Nobody is more destructive than the Cowboys' massive offensive lineman Larry Allen.
He's never found in fantasy football guides and rarely discussed in NFL chat rooms. He certainly won't be a cover boy for People's sexiest athletes or the cover story previewing the league's superstars.
But in the reality that comes calling on Sunday afternoons, Allen could be considered the NFL's top player. He is certainly the most dominating.
I know, I know ... Larry Allen?
"No doubt, Larry is the most dominating guy in the league," said former teammate and future Hall of Fame cornerback Deion Sanders. "It may not even be close."
Though much of the attention heading into this season will focus on the Faulks, Warners and Mannings, Allen is the choice for the league's most dominant player, position-by-position. Don't just take our word for it.
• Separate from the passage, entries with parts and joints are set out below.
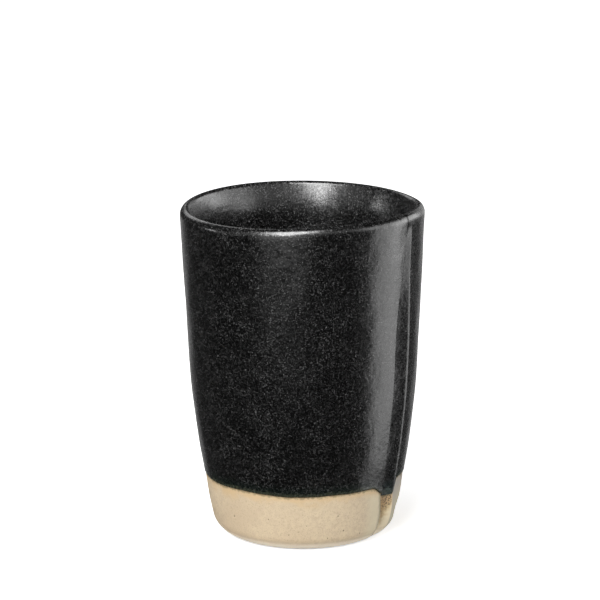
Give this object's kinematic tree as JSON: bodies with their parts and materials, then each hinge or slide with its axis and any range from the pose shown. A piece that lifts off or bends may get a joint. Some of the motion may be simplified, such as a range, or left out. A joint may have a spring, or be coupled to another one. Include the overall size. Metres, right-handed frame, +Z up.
{
  "type": "cappuccino mug",
  "caption": "Handleless stoneware mug with a lapped upright seam, dark satin glaze and a bare clay foot band.",
  "frame": {"origin": "centre of the foot ring, on the plane that the mug stands on", "axes": "+Z up along the mug's axis, +X out through the middle of the lapped seam"},
  "size_m": [0.0764, 0.0764, 0.105],
  "materials": {
    "bare_stoneware": "unglazed fired clay, matt, fine sandy grain with sparse brown specks",
    "black_glaze": "satin near-black glaze with fine grey metallic speckle"
  },
  "bodies": {
    "root": {"stoneware_wall": "bare_stoneware", "stoneware_floor": "bare_stoneware", "outer_glaze": "black_glaze", "inner_glaze": "black_glaze"}
  },
  "joints": []
}
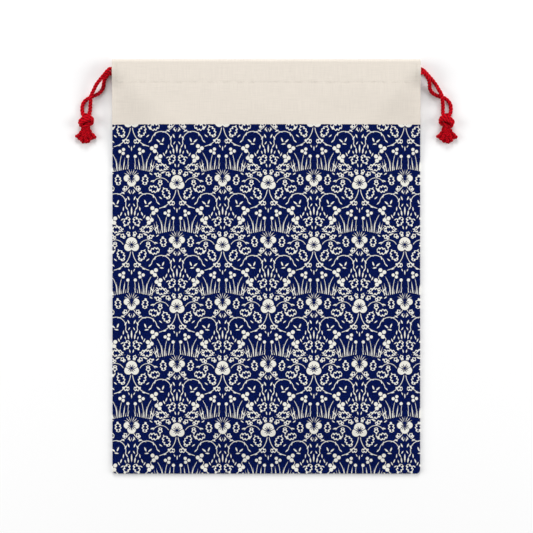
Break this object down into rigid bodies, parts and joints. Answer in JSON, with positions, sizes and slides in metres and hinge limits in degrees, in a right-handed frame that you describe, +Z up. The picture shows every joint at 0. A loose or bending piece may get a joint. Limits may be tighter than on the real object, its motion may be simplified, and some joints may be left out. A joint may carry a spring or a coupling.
{
  "type": "drawstring gift pouch",
  "caption": "Flat canvas drawstring pouch with a patterned body, a plain casing band at the mouth and two knotted, tasselled drawcords that close it when pulled.",
  "frame": {"origin": "on the surface that the pouch lies on, under the middle of the pouch", "axes": "+Z up from the surface, out of the front panel; +Y along the pouch towards its mouth; +X towards the right side seam"},
  "size_m": [0.382, 0.41, 0.016],
  "materials": {
    "printed_canvas": "matte woven cotton canvas with a printed repeat",
    "plain_canvas": "matte natural woven cotton canvas",
    "thread": "matte sewing thread",
    "drawcord": "soft matte twisted cotton cord"
  },
  "bodies": {
    "pouch": {"back_panel": "printed_canvas", "front_panel": "printed_canvas", "left_side_seam": "plain_canvas", "right_side_seam": "plain_canvas", "bottom_seam": "plain_canvas", "back_casing": "plain_canvas", "front_casing": "plain_canvas", "back_casing_stitching": "thread", "front_casing_stitching": "thread", "left_side_stitching": "thread", "right_side_stitching": "thread", "bottom_stitching": "thread"},
    "left_mouth": {"left_back_hem": "plain_canvas", "left_front_hem": "plain_canvas", "left_hem_stitching": "thread"},
    "right_mouth": {"right_back_hem": "plain_canvas", "right_front_hem": "plain_canvas", "right_hem_stitching": "thread"},
    "left_cord": {"left_cord": "drawcord"},
    "right_cord": {"right_cord": "drawcord"},
    "left_tail": {"left_front_strand": "drawcord", "left_back_strand": "drawcord", "left_knot": "drawcord", "left_tassel": "drawcord"},
    "right_tail": {"right_front_strand": "drawcord", "right_back_strand": "drawcord", "right_knot": "drawcord", "right_tassel": "drawcord"}
  },
  "joints": [
    {"name": "left_cord_pull", "type": "slide", "parent": "pouch", "child": "left_cord", "axis": [-1, 0, 0], "range_m": [0, 0.095], "deforming": ["front_panel", "back_panel", "left_side_seam", "right_side_seam", "front_casing", "back_casing", "front_casing_stitching", "back_casing_stitching"]},
    {"name": "right_cord_pull", "type": "slide", "parent": "pouch", "child": "right_cord", "axis": [1, 0, 0], "range_m": [0, 0.095]},
    {"name": "left_mouth_gather", "type": "slide", "parent": "pouch", "child": "left_mouth", "axis": [1, 0, 0], "range_m": [0, 0.095]},
    {"name": "right_mouth_gather", "type": "slide", "parent": "pouch", "child": "right_mouth", "axis": [-1, 0, 0], "range_m": [0, 0.095]},
    {"name": "left_tail_swing", "type": "hinge", "parent": "left_cord", "child": "left_tail", "pos_m": [-0.155, 0.1935, 0.0078], "axis": [0, 0, -1], "range_deg": [-12, 60], "deforming": ["left_front_strand", "left_back_strand"]},
    {"name": "right_tail_swing", "type": "hinge", "parent": "right_cord", "child": "right_tail", "pos_m": [0.155, 0.1935, 0.0078], "axis": [0, 0, 1], "range_deg": [-12, 60], "deforming": ["right_front_strand", "right_back_strand"]}
  ],
  "couplings": [
    {"joint": "right_cord_pull", "follows": "left_cord_pull", "ratio": 1},
    {"joint": "left_mouth_gather", "follows": "left_cord_pull", "ratio": 1},
    {"joint": "right_mouth_gather", "follows": "left_cord_pull", "ratio": 1}
  ]
}
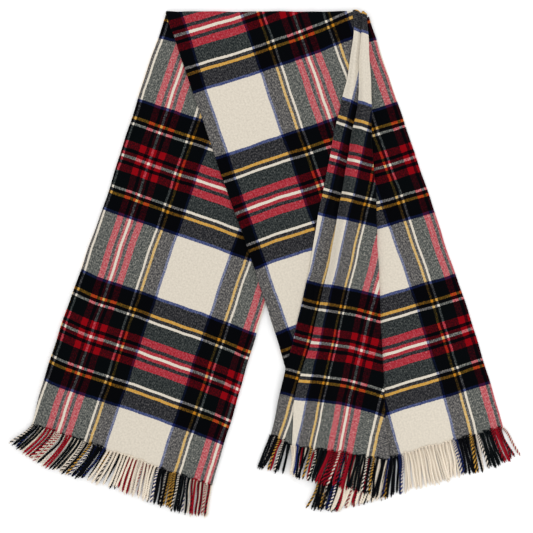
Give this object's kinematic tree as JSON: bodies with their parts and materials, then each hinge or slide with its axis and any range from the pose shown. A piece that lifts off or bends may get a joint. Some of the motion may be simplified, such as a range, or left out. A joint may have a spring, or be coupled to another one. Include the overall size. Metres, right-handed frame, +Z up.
{
  "type": "tartan blanket scarf",
  "caption": "Wide brushed wool scarf in a traditional tartan with twisted fringed ends, folded lengthwise, folded over and laid flat with its legs apart.",
  "frame": {"origin": "middle of the laid scarf's box, on the surface it lies on", "axes": "+Z up off the surface, +Y towards the top fold, +X towards the leg that holds the flap"},
  "size_m": [0.9652, 0.9652, 0.0195],
  "materials": {
    "tartan_wool": "brushed wool twill, matt, soft short nap",
    "fringe_wool": "twisted two-ply wool strands, matt"
  },
  "bodies": {
    "root": {"tail_upper_layer": "tartan_wool", "tail_lower_layer": "tartan_wool", "front_lower_layer": "tartan_wool", "front_upper_layer": "tartan_wool", "flap": "tartan_wool", "pleat": "tartan_wool", "fringe_tail_upper": "fringe_wool", "fringe_tail_lower": "fringe_wool", "fringe_front_lower": "fringe_wool", "fringe_front_upper": "fringe_wool", "fringe_flap": "fringe_wool", "fringe_pleat": "fringe_wool"}
  },
  "joints": []
}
"We call him the legalized killer," Strahan said of the man he also calls the best blocker he has seen. "He doesn't just block people, he hurts people. He is such a force that you really don't see anywhere else. He's probably the only guy who you watch on film who makes you cringe. He does something every week where you actually feel bad for the people who are playing him."
It's not a difficult assessment to agree with, provided you've tasted the blood of these fights before.
"Larry Allen has the potential to embarrass more players than anybody else in the league on any given week," said former Pro Bowl offensive lineman and current CBS Sports analyst Randy Cross. "Marshall Faulk can put a move on a couple guys in a game and make them look bad. Kurt Warner can beat a corner or safety on a deep pass for a touchdown and make that guy look bad. But Larry has the force to humiliate groups of people and he does it on a regular basis."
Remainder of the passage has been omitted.